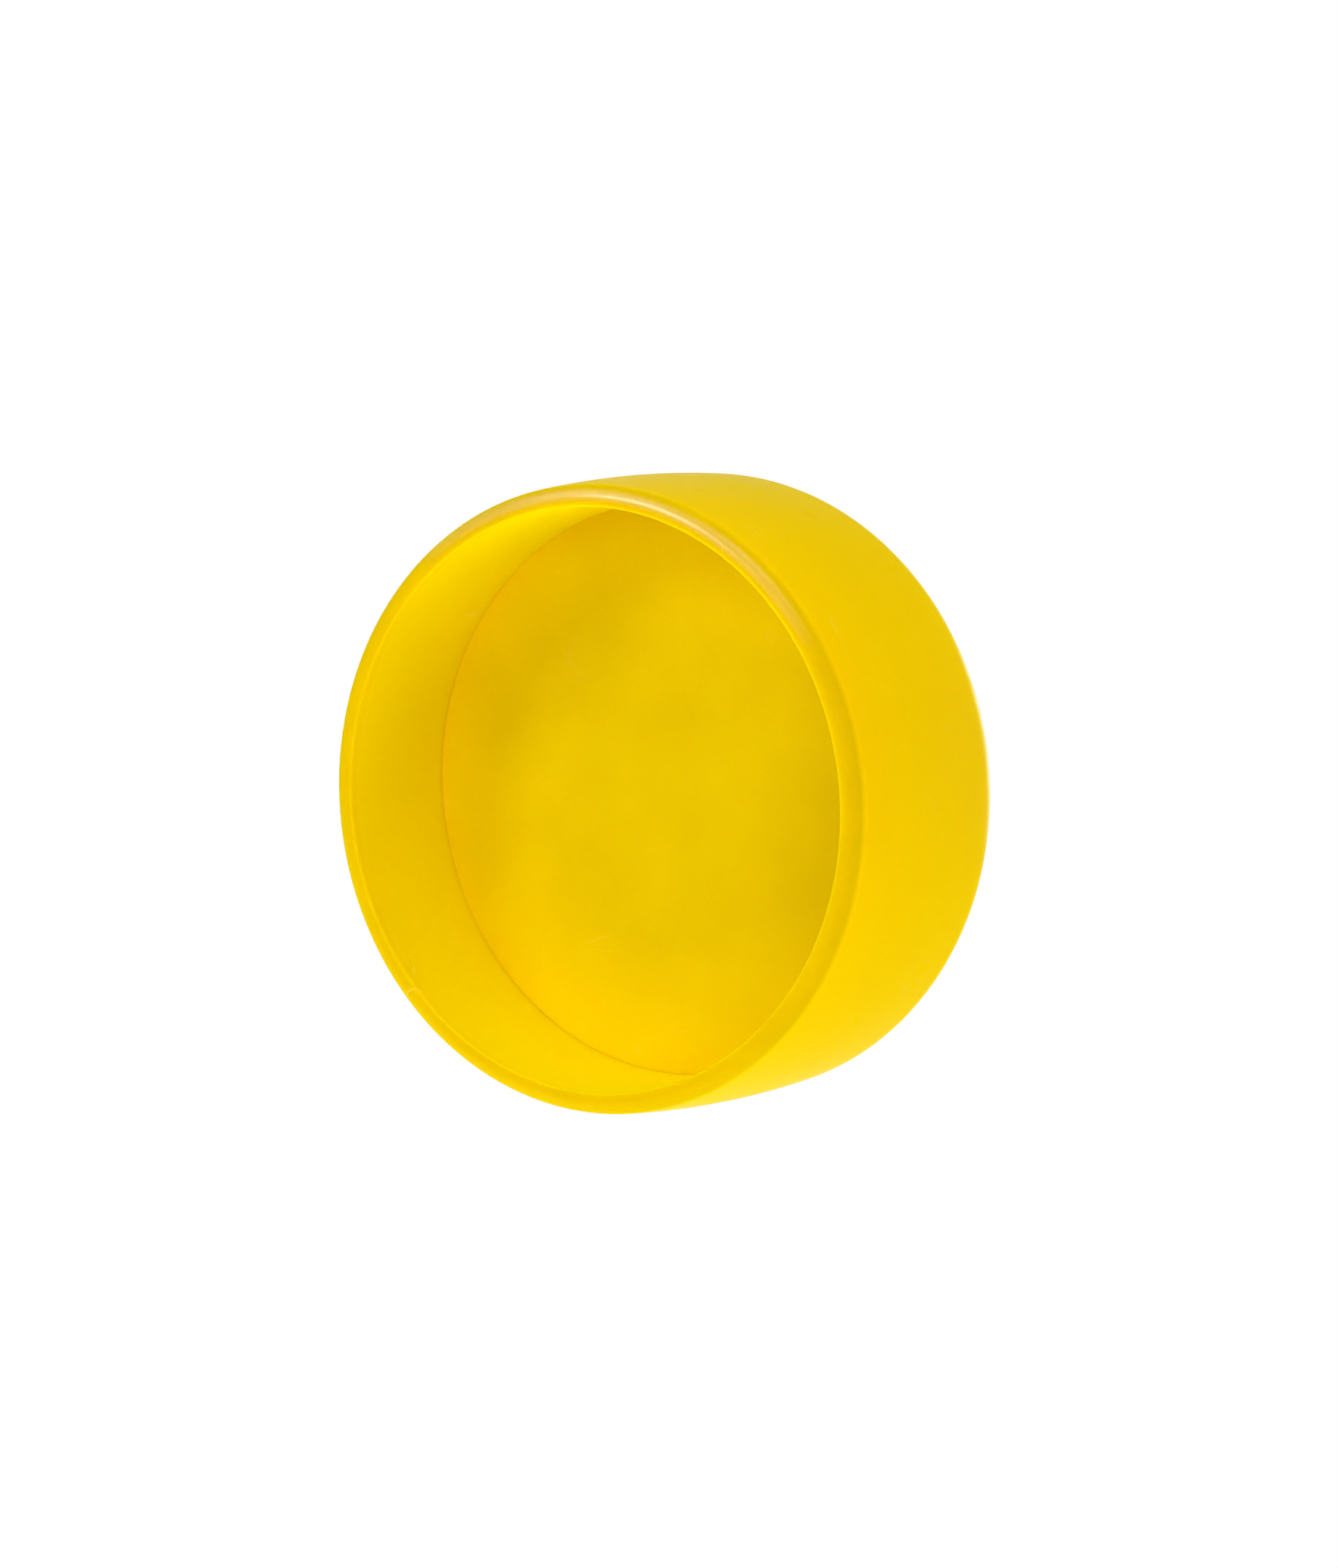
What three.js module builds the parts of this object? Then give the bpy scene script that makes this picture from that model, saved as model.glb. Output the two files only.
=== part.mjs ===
// A round raised pavement marker: a glossy moulded shell, open underneath like a cup, with a cast
// backing set into its closed end. The road is the plane z = 0: the rim of the open mouth stands on
// it, and the crown faces up. The origin is the centre of the mouth. All lengths are millimetres.

import * as THREE from 'three';

// Overall size
const overallDiameter = 100;
const overallHeight = 45;

// Outside of the skirt: a shallow barrel, widest about half way up
const bellyHeight = 21.7;
const bellyRise = 1;

// Crown: a low dome, and the shoulder that rounds it into the skirt
const crownRise = 1.6;
const shoulderRadius = 6.8;

// Walls of the shell, the bore's taper from the rim to the backing, and the bore's inner corner
const rimWall = 3.2;
const crownWall = 3.2;
const boreTaper = 0.2;
const boreCornerRadius = 2.4;

// Rim: both edges are rounded, and the flat ring between them stands on the road
const rimOuterRounding = 2.4;
const rimInnerRounding = 0.3;

// Backing: its thickness at the centre, the rounding of its visible edge, and its gap to the shell
const backingThickness = 16.8;
const backingEdgeRounding = 0.6;
const backingClearance = 0.3;

// Key: a ring groove in the bore, and a bead on the backing that locks in it
const keyInset = 3.4;
const keyHeight = 3;
const keyDepth = 0.9;
const keySlope = 0.6;

// Facets round the axis, and along each curve of a profile, the barrel's two halves each as one
const turnFacets = 72;
const barrelFacets = 5;
const domeFacets = 7;
const shoulderFacets = 7;
const roundingFacets = 5;

// Sizes that follow from the driving dimensions
const bellyRadius = overallDiameter / 2;
const mouthRadius = bellyRadius - bellyRise;
const boreRadius = mouthRadius - rimWall;
const recessDepth = overallHeight - crownWall - backingThickness;
const keyBottom = recessDepth + keyInset;
const keyTop = keyBottom + keyHeight;

// Directions in a profile: x is the distance from the axis and y the height over the road
const upAngle = Math.PI / 2;
const downAngle = -upAngle;
const bellyAngle = 0;

const circle = (centre, radius) => ({ centre, radius });
const shrunk = (round, inset) => circle(round.centre, round.radius - inset);
const angleTo = (centre, point) => Math.atan2(point.y - centre.y, point.x - centre.x);

// Radius of an arc that rises by `rise` over half its chord
const arcRadius = (halfChord, rise) => (halfChord ** 2 + rise ** 2) / (2 * rise);

// Where two circles meet, on the side away from the axis
function circlesMeet(first, second) {
  const between = second.centre.clone().sub(first.centre);
  const span = between.length();
  const along = (first.radius ** 2 - second.radius ** 2 + span ** 2) / (2 * span);
  const aside = Math.sqrt(first.radius ** 2 - along ** 2);
  const direction = between.divideScalar(span);
  const across = new THREE.Vector2(Math.abs(direction.y), -direction.x * Math.sign(direction.y));
  return first.centre.clone().addScaledVector(direction, along).addScaledVector(across, aside);
}

// Where a rising line meets a circle from inside
function lineMeetsCircle(start, direction, round) {
  const away = start.clone().sub(round.centre);
  const back = away.dot(direction);
  const reach = Math.sqrt(back ** 2 - away.lengthSq() + round.radius ** 2) - back;
  return start.clone().addScaledVector(direction, reach);
}

// Where a line is at a given height
function lineAtHeight(start, direction, height) {
  return start.clone().addScaledVector(direction, (height - start.y) / direction.y);
}

// Points along an arc, both ends included
function arcRun(round, startAngle, endAngle, facets) {
  return Array.from({ length: facets + 1 }, (unused, step) => {
    const angle = startAngle + ((endAngle - startAngle) * step) / facets;
    const spoke = new THREE.Vector2(Math.cos(angle), Math.sin(angle));
    return round.centre.clone().addScaledVector(spoke, round.radius);
  });
}

// Points along a dome from its edge to the axis, where the last one lies exactly
function domeRun(dome, edgeAngle) {
  const points = arcRun(dome, edgeAngle, upAngle, domeFacets);
  points.at(-1).x = 0;
  return points;
}

// The outer barrel of the skirt, and the outer dome of the crown
const barrelRadius = arcRadius(bellyHeight, bellyRise);
const barrel = circle(new THREE.Vector2(bellyRadius - barrelRadius, bellyHeight), barrelRadius);
const crownRadius = arcRadius(bellyRadius - shoulderRadius, crownRise);
const crown = circle(new THREE.Vector2(0, overallHeight - crownRadius), crownRadius);

// The bore's wall is a straight line that leans in as it rises
const boreLean = new THREE.Vector2(-boreTaper, recessDepth).normalize();
const boreNormal = new THREE.Vector2(boreLean.y, -boreLean.x);
const boreStart = (offset) => new THREE.Vector2(boreRadius, 0).addScaledVector(boreNormal, offset);
const boreAt = (height, offset) => lineAtHeight(boreStart(offset), boreLean, height);
const boreAngle = angleTo(new THREE.Vector2(), boreNormal);

// The closed end, from the bore's wall over its corner to the axis, drawn `inset` inside the hollow
function closedEndRun(inset) {
  const dome = shrunk(crown, crownWall + inset);
  const radius = boreCornerRadius - inset;
  const centre = lineMeetsCircle(boreStart(-inset - radius), boreLean, shrunk(dome, radius));
  const domeEdge = angleTo(dome.centre, centre);
  return [
    ...arcRun(circle(centre, radius), boreAngle, domeEdge, roundingFacets),
    ...domeRun(dome, domeEdge),
  ];
}

// The key's ring from its lower flank to its upper one, drawn `inset` inside the groove
function keyRun(inset) {
  return [
    boreAt(keyBottom - keySlope + inset, -inset),
    boreAt(keyBottom + inset, keyDepth - inset),
    boreAt(keyTop - inset, keyDepth - inset),
    boreAt(keyTop + keySlope - inset, -inset),
  ];
}

// The rim, from the bore over the flat ring to the foot of the barrel
function rimRun() {
  const innerCentre = boreAt(rimInnerRounding, rimInnerRounding);
  const inner = circle(innerCentre, rimInnerRounding);
  const track = shrunk(barrel, rimOuterRounding);
  const drop = rimOuterRounding - track.centre.y;
  const reach = Math.sqrt(track.radius ** 2 - drop ** 2);
  const outer = circle(new THREE.Vector2(track.centre.x + reach, rimOuterRounding), rimOuterRounding);
  return [
    ...arcRun(inner, boreAngle - Math.PI, downAngle, roundingFacets),
    ...arcRun(outer, downAngle, angleTo(barrel.centre, outer.centre), roundingFacets),
  ];
}

// The outside, from the foot of the barrel over the shoulder and the crown to the axis
function outsideRun(footAngle) {
  const centre = circlesMeet(shrunk(barrel, shoulderRadius), shrunk(crown, shoulderRadius));
  const barrelEdge = angleTo(barrel.centre, centre);
  const crownEdge = angleTo(crown.centre, centre);
  return [
    ...arcRun(barrel, footAngle, bellyAngle, barrelFacets),
    ...arcRun(barrel, bellyAngle, barrelEdge, barrelFacets),
    ...arcRun(circle(centre, shoulderRadius), barrelEdge, crownEdge, shoulderFacets),
    ...domeRun(crown, crownEdge),
  ];
}

// One outline from several runs: where two runs meet in a point, it is kept once
function outline(...runs) {
  const points = runs.flat();
  const sameSpot = overallDiameter / 1e8;
  return points.filter((point, index) => index === 0 || point.distanceTo(points[index - 1]) > sameSpot);
}

// A body turned from its outline about the upright axis
function turned(name, profile, material) {
  const mesh = new THREE.Mesh(new THREE.LatheGeometry(profile, turnFacets).rotateX(upAngle), material);
  mesh.name = name;
  return mesh;
}

// Shell: skirt, rim, shoulder and crown in one moulding of even wall
function outerShell() {
  const rim = rimRun();
  const footAngle = angleTo(barrel.centre, rim.at(-1));
  const inside = [...closedEndRun(0).reverse(), ...keyRun(0).reverse()];
  const plastic = new THREE.MeshStandardMaterial({ color: 0xf2c800, roughness: 0.22, metalness: 0 });
  return turned('outer_shell', outline(inside, rim, outsideRun(footAngle)), plastic);
}

// Backing: a cast disc that fills the closed end, with its flat face as the floor of the recess
function castBacking() {
  const centre = boreAt(recessDepth + backingEdgeRounding, -backingClearance - backingEdgeRounding);
  const edge = arcRun(circle(centre, backingEdgeRounding), downAngle, boreAngle, roundingFacets);
  const face = [new THREE.Vector2(0, recessDepth)];
  const resin = new THREE.MeshStandardMaterial({ color: 0xe4bf00, roughness: 0.3, metalness: 0 });
  const profile = outline(face, edge, keyRun(backingClearance), closedEndRun(backingClearance));
  return turned('cast_backing', profile, resin);
}

const marker = new THREE.Group();
marker.add(outerShell(), castBacking());

export default marker;
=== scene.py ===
# %% [markdown]
# A round raised pavement marker, photographed from its road side.
#
# The real object is a shallow cup of glossy yellow plastic. It is glued mouth down to the road,
# and a cast backing fills the closed end above the adhesive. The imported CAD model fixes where
# everything is, in metres: the road is the plane z = 0 and the crown faces up. This file models
# both pieces again with finer curves, gives them their finish, and looks at them from below, as
# the photograph does.

# %% Load the frame
from math import atan2, ceil, cos, pi, radians, sin, sqrt

import bpy
from mathutils import Matrix, Vector


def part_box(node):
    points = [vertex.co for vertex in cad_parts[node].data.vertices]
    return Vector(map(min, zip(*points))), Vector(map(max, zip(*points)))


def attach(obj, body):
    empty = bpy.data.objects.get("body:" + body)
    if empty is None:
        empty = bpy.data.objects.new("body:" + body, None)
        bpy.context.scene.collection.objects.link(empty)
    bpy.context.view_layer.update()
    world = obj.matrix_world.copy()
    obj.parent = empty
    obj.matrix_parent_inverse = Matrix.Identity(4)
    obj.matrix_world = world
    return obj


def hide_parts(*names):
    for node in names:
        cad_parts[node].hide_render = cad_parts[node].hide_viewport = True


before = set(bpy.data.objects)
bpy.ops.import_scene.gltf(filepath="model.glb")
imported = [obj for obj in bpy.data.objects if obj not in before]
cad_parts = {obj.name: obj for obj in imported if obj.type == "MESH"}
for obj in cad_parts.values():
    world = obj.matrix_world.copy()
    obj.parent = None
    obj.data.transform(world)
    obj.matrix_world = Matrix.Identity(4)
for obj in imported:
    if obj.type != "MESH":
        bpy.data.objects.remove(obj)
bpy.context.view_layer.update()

# %% [markdown]
# The sizes that the frame can tell are read from it. The others are the real ones of the part,
# each under its own name.

# %% Sizes
MM = 0.001

shell_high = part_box("outer_shell")[1]
backing_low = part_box("cast_backing")[0]

belly_radius = shell_high.x
marker_height = shell_high.z
recess_depth = backing_low.z

belly_height = 21.7 * MM
belly_rise = 1.0 * MM
crown_rise = 1.6 * MM
shoulder_radius = 6.8 * MM

rim_wall = 3.2 * MM
crown_wall = 3.2 * MM
bore_taper = 0.2 * MM
bore_corner_radius = 2.4 * MM
rim_outer_rounding = 2.4 * MM
rim_inner_rounding = 0.3 * MM

key_inset = 3.4 * MM
key_height = 3.0 * MM
key_depth = 0.9 * MM
key_slope = 0.6 * MM

mouth_radius = belly_radius - belly_rise
bore_radius = mouth_radius - rim_wall
print("recess depth in mm:", round(recess_depth / MM, 2), "bore radius:", round(bore_radius / MM, 2))

# %% [markdown]
# Both pieces are bodies of revolution. Such a body could be a cylinder with bevelled edges, but
# its skirt is a shallow barrel and its crown a low dome, so each long line of the section is an
# arc. It is quicker to draw half of the section as a chain of vertices and to spin that chain
# once round the axis, as a turner's template would.
#
# The pen starts as a plane merged to one vertex. A straight stretch extrudes the last vertex, and
# a round one spins it about the arc's centre. A section lies in the XZ plane, so a point there is
# a radius and a height.

# %% A pen for sections
ARC_STEP = 0.7 * MM
ARC_TURN = radians(9)
TURN_STEPS = 256
WELD_DISTANCE = 0.001 * MM
SMOOTH_ANGLE = radians(35)


def point(radius, height):
    """A point of a section, in the XZ plane."""
    return Vector((radius, 0, height))


def pen_place():
    """Where the selected vertex of the mesh in edit mode is."""
    mesh = bpy.context.edit_object
    mesh.update_from_editmode()
    return next(v.co.copy() for v in mesh.data.vertices if v.select)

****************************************

◆ What is asked
Return exactly, please, the lines of the material from the first one down to and including the line where "const overallHeight = 45;" appears.

◆ Written response
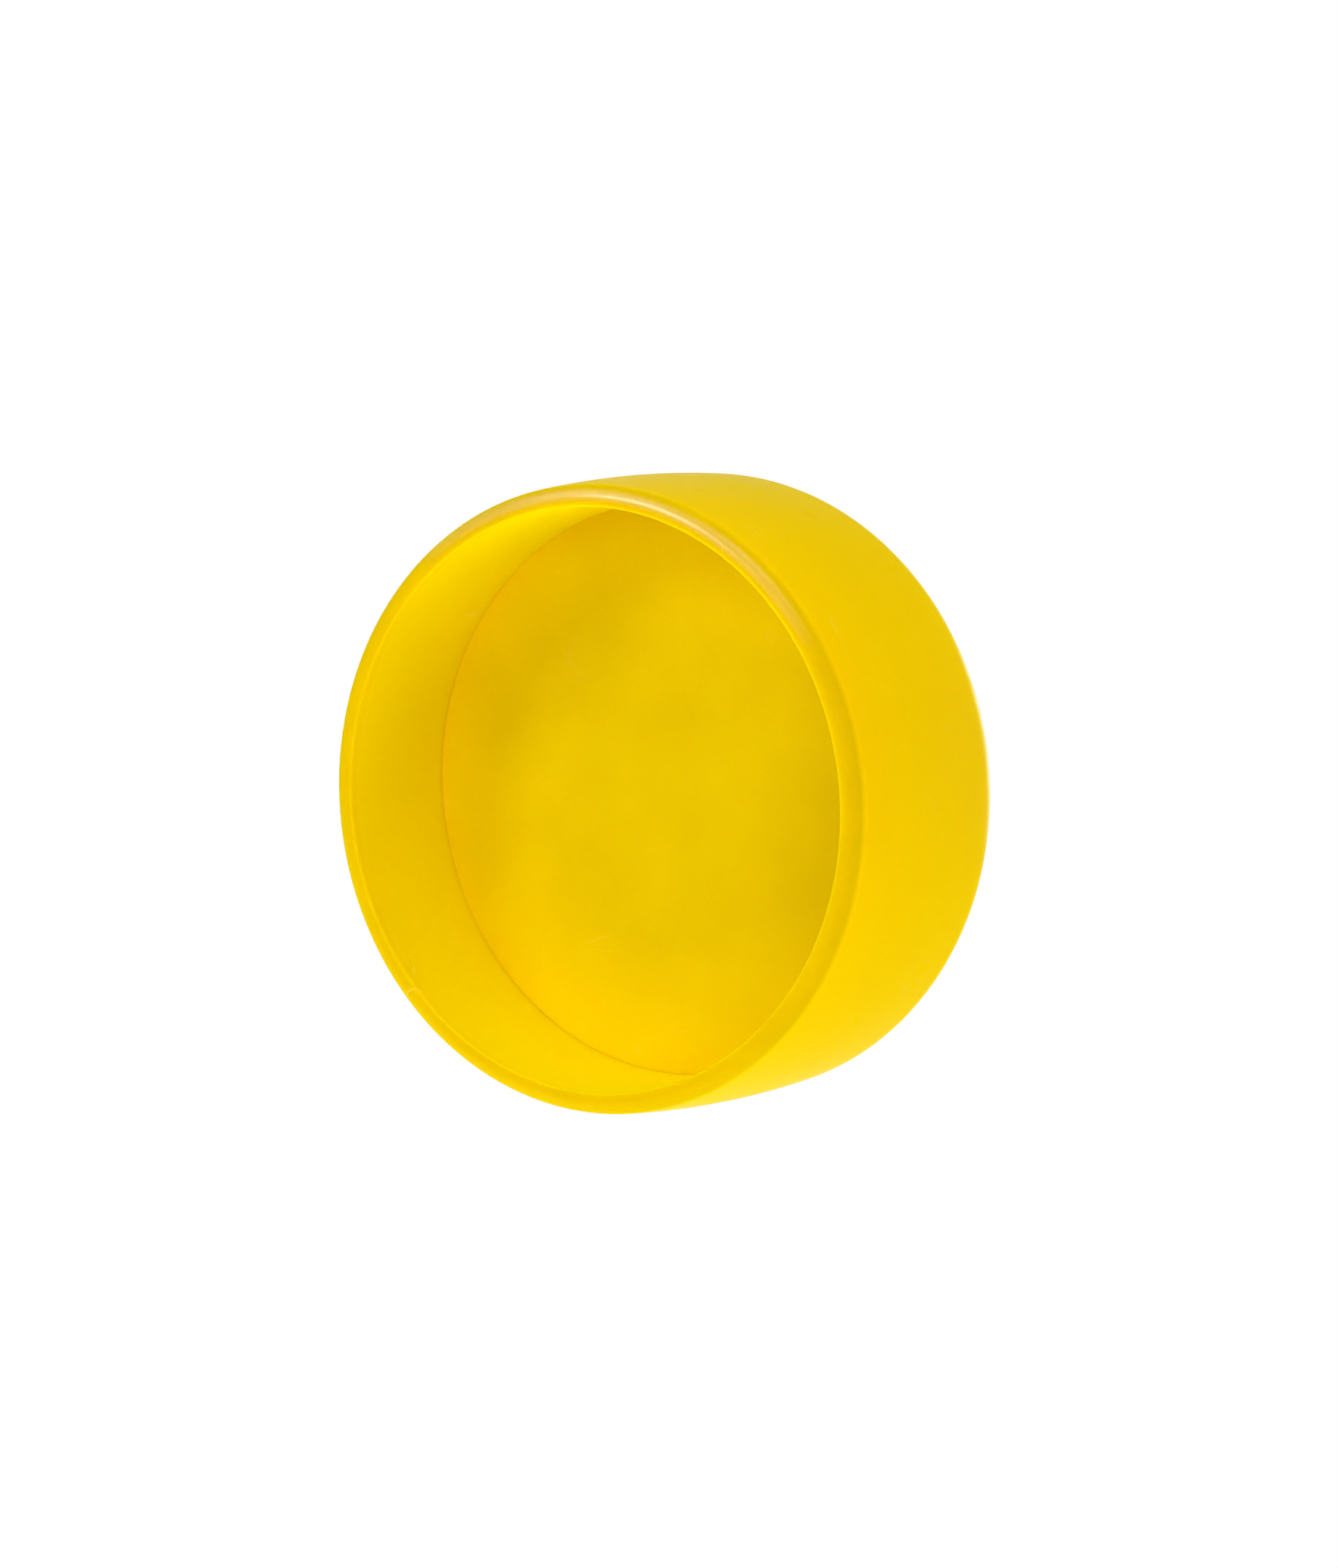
What three.js module builds the parts of this object? Then give the bpy scene script that makes this picture from that model, saved as model.glb. Output the two files only.
=== part.mjs ===
// A round raised pavement marker: a glossy moulded shell, open underneath like a cup, with a cast
// backing set into its closed end. The road is the plane z = 0: the rim of the open mouth stands on
// it, and the crown faces up. The origin is the centre of the mouth. All lengths are millimetres.

import * as THREE from 'three';

// Overall size
const overallDiameter = 100;
const overallHeight = 45;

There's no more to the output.